Another parameter that must be taken into account: the Francophone zone, leading geopolitical stake. We have a strong hand to play. In 2050, certain studies (Observatoire de la langue française) show that 750 million French speakers will inhabit the planet. In 2015, they are estimated to be 274 million…

Another interesting figure, according to l’Observatoire international de la Francophonie, French, the 5th global language, is the 4th most used on social networks.

France is risking its credibility in relation to Francophone countries. It can legitimately exercise a soft power that the big international higher educational brands do not hesitate to use.

What are the challenges?

They are very numerous but the energy and desire that I was able to see in all the delegations offer real hope. Moreover certain challenges are identical to ours but with a much stronger degree of intensity:

  • Mass opening from a triple angle: demography, need for social ascension and willingness of women to study.

The appearance of a middle class in Africa or Brazil, for example, has changed things. Now the elites want to use their talents in their own countries. I have treated this question in one of my notes CLES de géopolitique.

  • A (too) strong presence of the public sector backed or not by the private sector or denominational institutions. The cohabitation/cooperation varies depending on the country. It is quite good in Morocco or Senegal where the public sector lacks the means to absorb the rising volumes of students. It is much more problematic in other countries where the establishments proliferate.
  • The essential role of digital technology in the access to and diffusion of knowledge to the largest number, nevertheless still under developed. An EdTech model based on the rapid development of the mobile phone network in Africa or Asia lacking existing infrastructures?
  • A brain drain and proven educational expatriation with an effective grant system proposed by certain countries. But with students understanding that their future is now in their own country rather than abroad
  • The importance of entrepreneurship to anchor the new economical elites in the region.
  • Strong international competition with the establishments of foreign establishments of very diverse forms.

 

What special features for business schools ?

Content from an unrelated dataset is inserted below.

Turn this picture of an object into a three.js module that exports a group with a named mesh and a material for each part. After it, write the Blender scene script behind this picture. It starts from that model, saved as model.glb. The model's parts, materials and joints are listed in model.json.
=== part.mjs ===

They are still more subjected to international competition and/or have an anarchical development in the private sector. The profusion of establishments of different sizes and nature does not guarantee teaching quality with, for some, not very commendable practices. The consolidation of markets will pass through numerous closures of establishments like in Cameroon or Tunisia.

I have remarked this willingness of business schools to play both a social and economic role in the service of development of their country. It is interesting to note that the notion of impact – of all types – is developing strongly through the program of the United Nations -UNCTAD, Business schools for impact.

Quite a few institutions that I have visited have understood. Of course the ESCA Ecole de Management in Casablanca whose mission is « to contribute to the progression of an emerging economy and has its anchor in globalisation… It trains socially responsible managers, entrepreneurs, capable of accompanying company performance and their internationalisation » explains Imad-eddine HATIMI, Associate Dean at the ESCA.

This is also true for the ISM and the IAM in Senegal, the ISCAM in Madagascar, the AIM (what a work environment!) in the Philippines.

For Grenoble Ecole de Management and its partners, the project INSEAM – Campus Euro-African de Management – is emblematic of this willingness to be involved in the development of the African continent. It will be based in Casablanca and receive students from all over West Africa. It integrates within the dynamic supported by our PAPTE program which today covers, 11 countries linked by 18 partnership conventions.